A couple in Winnipeg who went to hospital to be treated for pneumonia earlier this week say they were left waiting for six hours in the cold of a hospital ambulance bay.
Alison Cox, 55, accompanied her 66-year-old husband to the Concordia Hospital urgent care department on Tuesday afternoon, after he had been very ill for days with pneumonia. He was experiencing pain while breathing, was fatigued, and had a fever and chills, said Cox.
She was beginning to come down with pneumonia symptoms as well, she said.
The couple was first met with hesitation from a triage nurse, Cox said.
“She said, ‘Well, why are you coming here? Everyone has viruses. Everyone has the flu,'” said Cox.
“My husband’s very, very sick. That’s why we’re here.”
It was only after the nurse received charts from the couple’s family doctor that she continued with the triage.
The nurse told Cox they would have to be isolated.
According to a spokesperson for the Winnipeg Regional Health Authority, that’s common practice for patients with symptoms of respiratory illnesses like COVID-19, flu and RSV (respiratory syncytial virus), which are currently straining hospitals across Canada.
But Cox and her husband were taken out to the ambulance bay, and told to wait there until there was room inside.
“An ambulance parked where we were sitting. And I’m thinking … we have pneumonia … and now exhaust is in our face,” Cox said.
But as their wait in the ambulance bay continued, Cox began recording their experience on her phone and posting to social media, because she thought nobody would believe what had happened.
After three hours, the couple asked paramedics who had just parked an ambulance in the bay for a blanket.
Four hours passed before someone came by to check their vitals — which is typically done at triage and intake, and then monitored.
Finally, after six hours, the couple was taken into an exam room and saw a doctor.
Cox thinks somebody contacted the hospital after seeing her social media posts, because she overheard staff talking about being ordered to bring them inside.
“Somebody told somebody that we had to get out of that ambulance bay,” she said.
‘Desperate times’: urgent care doctor
Shay-Lee Sweeney says she had a similar experience at the same hospital with her 80-year-old grandmother in the fall.
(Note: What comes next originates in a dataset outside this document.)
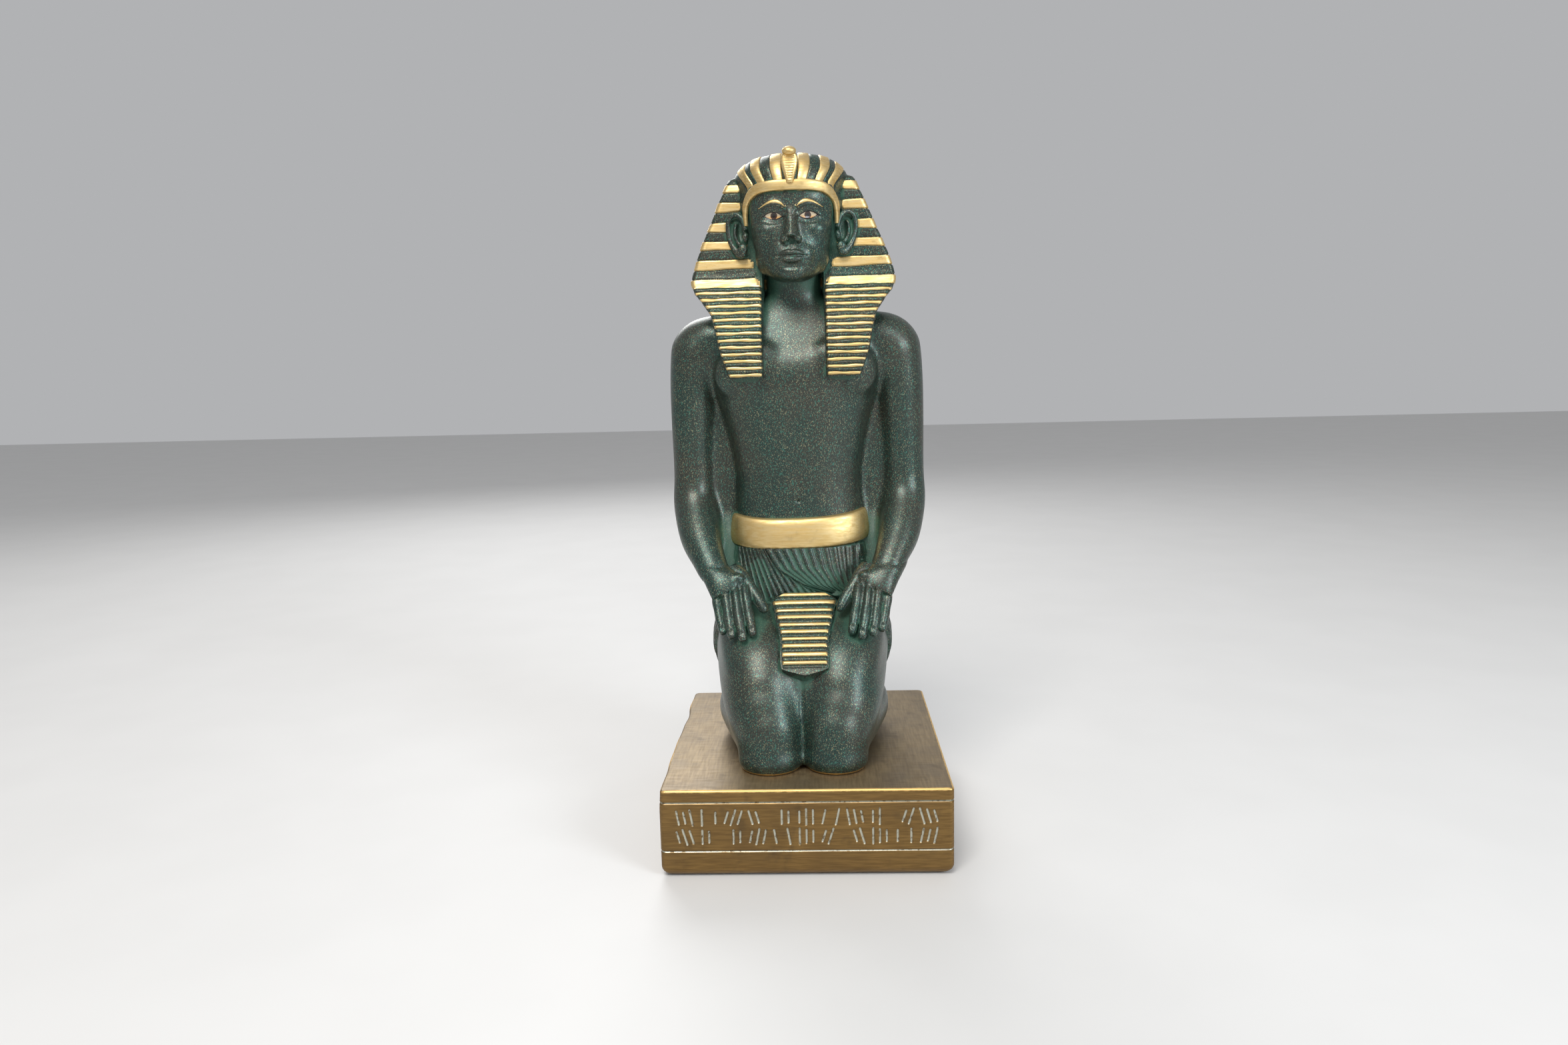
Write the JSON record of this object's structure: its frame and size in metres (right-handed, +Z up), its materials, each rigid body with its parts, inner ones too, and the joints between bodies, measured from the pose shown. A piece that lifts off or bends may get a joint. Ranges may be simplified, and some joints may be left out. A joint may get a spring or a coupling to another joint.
{
  "type": "kneeling king statuette",
  "caption": "Desk statuette of a kneeling king with striped head cloth, hands on the thighs, on an oblong plinth with rows of shallow strokes.",
  "frame": {"origin": "centre of the plinth's underside", "axes": "+Z up, the king faces -Y, +X to the viewer's right"},
  "size_m": [0.1121, 0.122, 0.2791],
  "materials": {
    "patinated_resin": "cast resin painted green-black with a metallic sheen, fine gold and verdigris specks, and gilded stripes and belt",
    "bronzed_resin": "cast resin painted in brushed antique bronze, brighter along the edges"
  },
  "bodies": {
    "root": {"figure": "patinated_resin", "plinth": "bronzed_resin"}
  },
  "joints": []
}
In October, Sweeney took her grandma, who was sick and progressively getting worse, to Concordia.
She was triaged quickly but told that because she had COVID-19 symptoms, she would have to be isolated.
Sweeney thought they would be taken to a separate room within the hospital, but to her disbelief, they were taken to the ambulance bay.
“I asked [the nurse] if she was serious … and she [said] that she was,” Sweeney recalls.
They waited for about five hours in the bay, which was hot and muggy, with little to no air circulation.
At some point, a paramedic who had come in with an ambulance used a medical glove to cover the overhead garage door sensor so it would stay open and let in fresh air.
“The paramedic got out to transfer her patient and she was like, ‘I cannot believe they still have people in here,'” Sweeney said.
Sweeney says the paramedic told her that sometimes in the winter, they would have to park the ambulance outside the bay and wheel stretchers in the snow to a different door, so they could avoid symptomatic people potentially infected with COVID-19 in the bay.
Sweeney thought that if the hospital could test her grandma for COVID-19, and it came back negative, they could be moved.
But the hospital staff refused.
Eventually, a doctor came out to the bay to check in on her grandma.
“He said, ‘Oh wow, being out here is a first for me. Desperate times, I guess.'”
She asked the doctor if they could be moved inside. He left to check with the charge nurse, but no one followed up.
A few more hours passed before her grandma was taken into a room, diagnosed with pneumonia and sent home.
Both Sweeney and Cox say no one should be left waiting in an ambulance bay while waiting for medical treatment, especially people who are more vulnerable.
“The care that we were given was non-existent,” Cox said.
Ambulance bays used ‘on rare occasions’: WRHA
A spokesperson for the Winnipeg Regional Health Authority said patient privacy laws prevent the authority from discussing specific cases, but said “on rare occasions when all other isolation spaces are full, patients have been required to wait in the ambulance bay for a short time,” until another space is available.
That “has been a common practice across Canada at many sites dealing with larger volumes of patients,” according to the spokesperson.
The Winnipeg Regional Health Authority does not track how often that’s done, but estimates it’s about two or three times per week.
“We recognize the ambulance bay is not an ideal space,” said the statement.
The spokesperson also said initiatives are underway to help with “patient flow issues” at Concordia, including increasing staffing and setting up a designated waiting room area for patients who can’t be isolated immediately.